The Coast Guard says it is reconsidering its plan to reduce the size of the staff at the Point Judith station in light of the recent oil spill off South Kingstown.

"Station Point Judith is being reevaluated" and "may in fact stay at its present level through Sept. 30," a spokesman, Chief Petty Officer Glenn Rosenholm, said yesterday from Boston. He said the rescue of the crew of the tug Scandia before the spill was a factor in the decision.

Rosenholm said the Coast Guard commandant, Adm. Robert E. Kramek, made the decision. Kramek also decided that staffing at Castle Hill in Newport will remain at 33, and that the Block Island station, which operates only weekends from May to September, will be reduced from 6 to 4.

Castle Hill had been slated to grow from 33 to 35, under a reorganization the Coast Guard was considering.

"No station that [currently] has search-and-rescue coverage will have a decrease in those services," at least during this budget year, Rosenholm said. The federal budget runs until Sept. 30.
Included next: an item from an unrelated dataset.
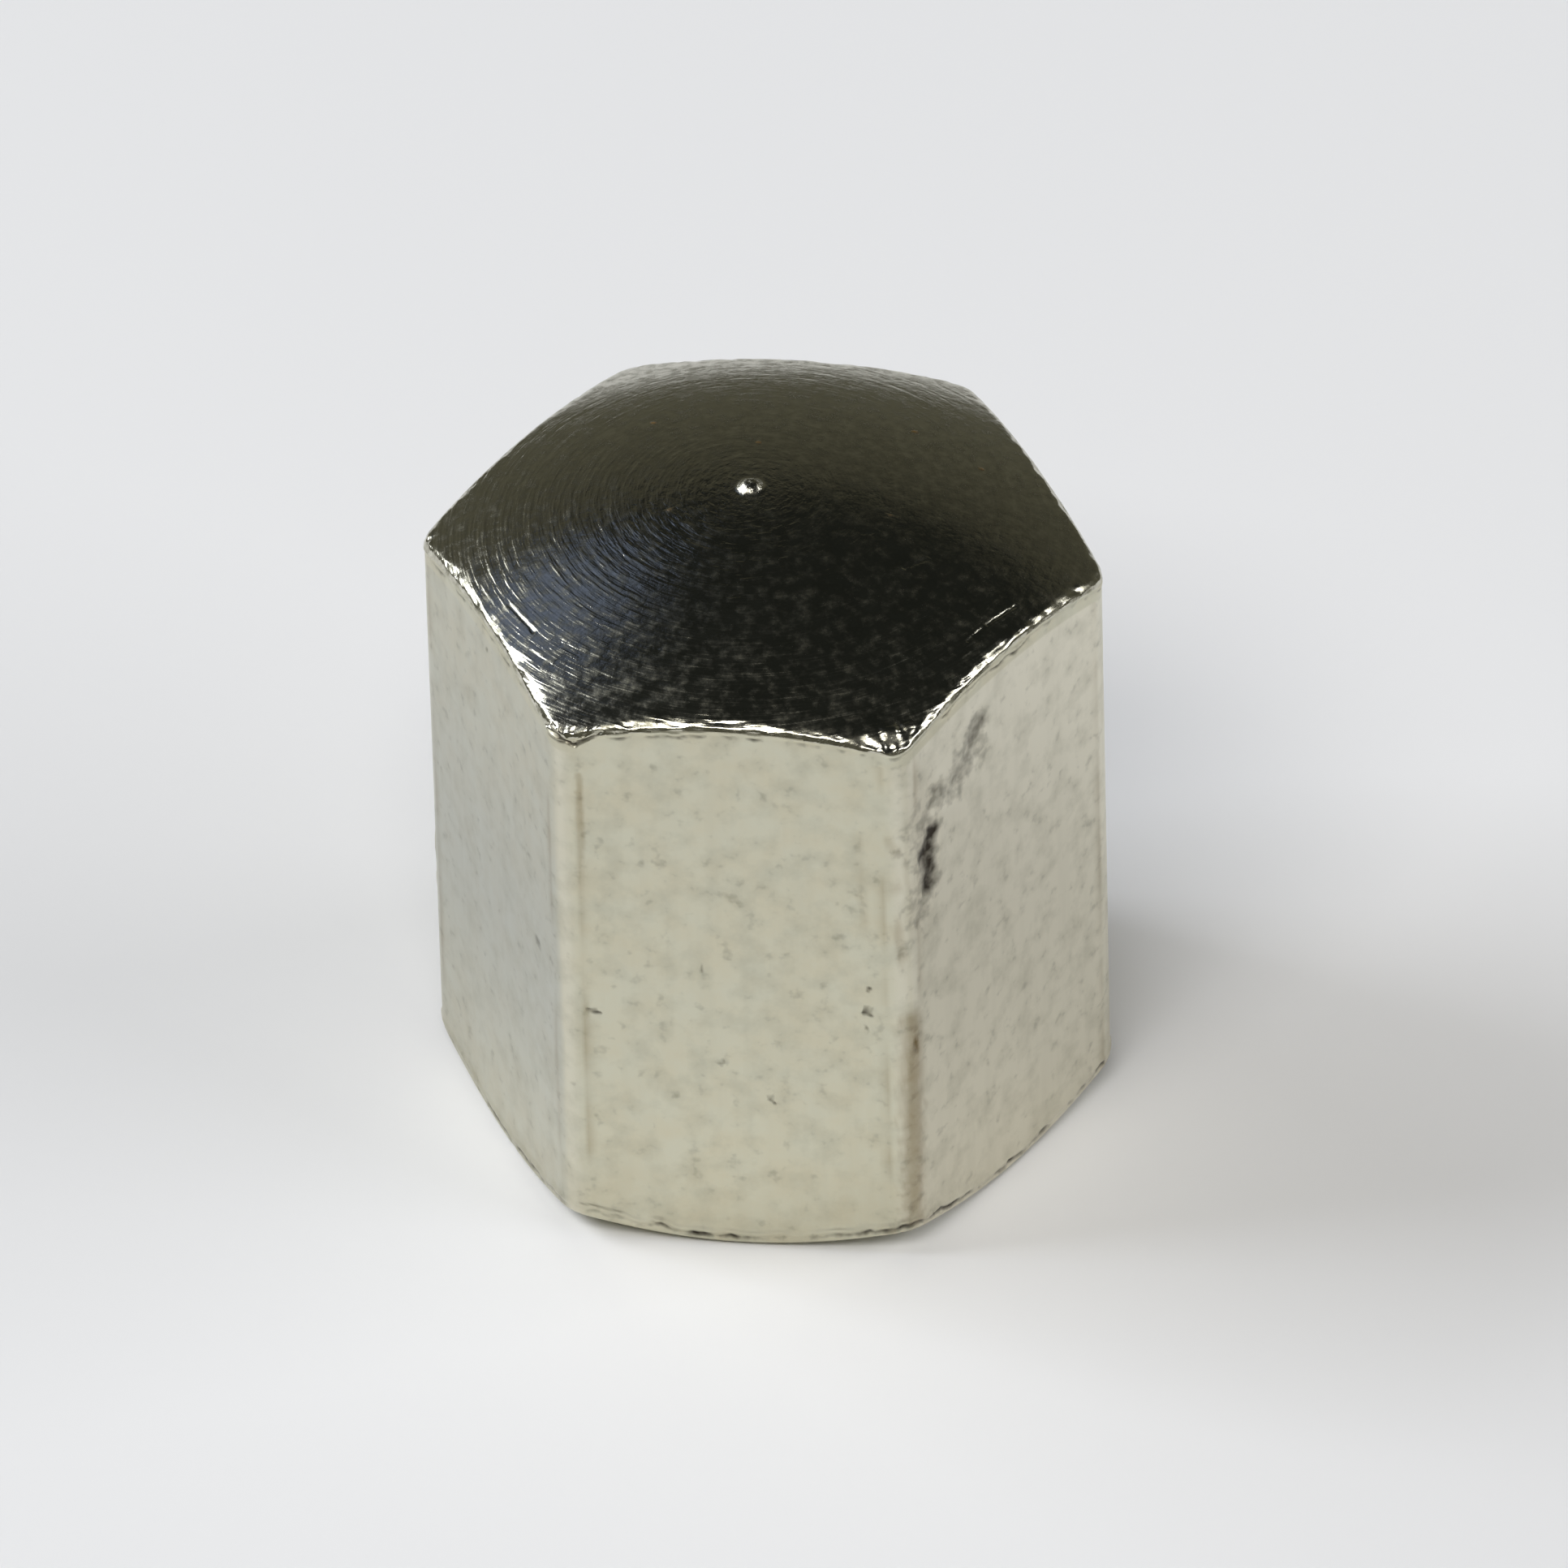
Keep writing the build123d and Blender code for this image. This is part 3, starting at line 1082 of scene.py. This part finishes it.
class CAPNUT_OT_stage(bpy.types.Operator):
    """Set up the floor, lamps, room and camera"""

    bl_idname = "cap_nut.stage"
    bl_label = "Studio"

    def execute(self, context):
        stage = context.scene.cap_nut.stage
        bm = bmesh.new()
        bmesh.ops.create_grid(bm, x_segments=1, y_segments=1, size=FLOOR_HALF_WIDTH)
        mesh = bpy.data.meshes.new("floor")
        bm.to_mesh(mesh)
        bm.free()
        mesh.materials.append(floor_board(stage))
        floor = bpy.data.objects.new("floor", mesh)
        context.scene.collection.objects.link(floor)
        add_camera(stage, Vector((0, 0, (LOWEST[2] + HIGHEST[2]) / 2)))
        for lamp in LAMPS:
            add_lamp(lamp)
        set_room(stage)
        context.scene.view_settings.view_transform = "Standard"
        return {"FINISHED"}


class Settings(bpy.types.PropertyGroup):
    """Everything that the panel shows."""

    body: PointerProperty(type=BodySizes)
    hole: PointerProperty(type=HoleSizes)
    finish: PointerProperty(type=Finish)
    stage: PointerProperty(type=Stage)


class CAPNUT_PT_panel(bpy.types.Panel):
    """Lists what the add-on makes, with its settings"""

    bl_idname = "CAPNUT_PT_panel"
    bl_label = "Cap nut"
    bl_space_type = "VIEW_3D"
    bl_region_type = "UI"
    bl_category = "Cap nut"

    def draw(self, context):
        settings = context.scene.cap_nut
        for group in (settings.body, settings.hole, settings.finish, settings.stage):
            box = self.layout.box()
            for name in group.__annotations__:
                box.prop(group, name)
        self.layout.operator(CAPNUT_OT_nut.bl_idname)
        self.layout.operator(CAPNUT_OT_stage.bl_idname)


CLASSES = (
    BodySizes, HoleSizes, Finish, Stage, Settings, CAPNUT_OT_nut, CAPNUT_OT_stage, CAPNUT_PT_panel,
)


def register():
    """Adds the settings, operators and panel."""
    for item in CLASSES:
        bpy.utils.register_class(item)
    bpy.types.Scene.cap_nut = PointerProperty(type=Settings)


def unregister():
    """Takes them away again."""
    del bpy.types.Scene.cap_nut
    for item in reversed(CLASSES):
        bpy.utils.unregister_class(item)


def main():
    """Makes the nut and its studio."""
    register()
    bpy.ops.cap_nut.nut()
    bpy.ops.cap_nut.stage()


if __name__ == "__main__":
    main()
Rosenholm said Point Judith has a normal staff of 23, with 18 assigned to "duty status" for search-and-rescue operations. Castle Hill has 28 of its 33 assigned to that duty.

That figure of 23 for Point Judith appeared to contradict the earlier number of 29 that Coast Guard officials in Washington used early last month, but that is because the 6 who cover Block Island on summer weekends are from the Point Judith station.

Last month, the Coast Guard said the Point Judith station probably would be open only seasonally, and that its staff of 29 probably would be reduced to 10, with the staff housed at the boathouse at Galilee.

The service also said earlier that the lighthouse and foghorn at Point Judith would be automated and the radio room "watch" would be eliminated because the same task is being done at Castle Hill.

Also under the reorganization plan, which appears to be in limbo at least for this summer, Point Judith would become a Castle Hill substation.

Todd Andrews, a spokesman for Rep. Jack Reed, whose district includes Point Judith, said Reed is "pleased that the commandant is still weighing this decision" on what to do at Point Judith.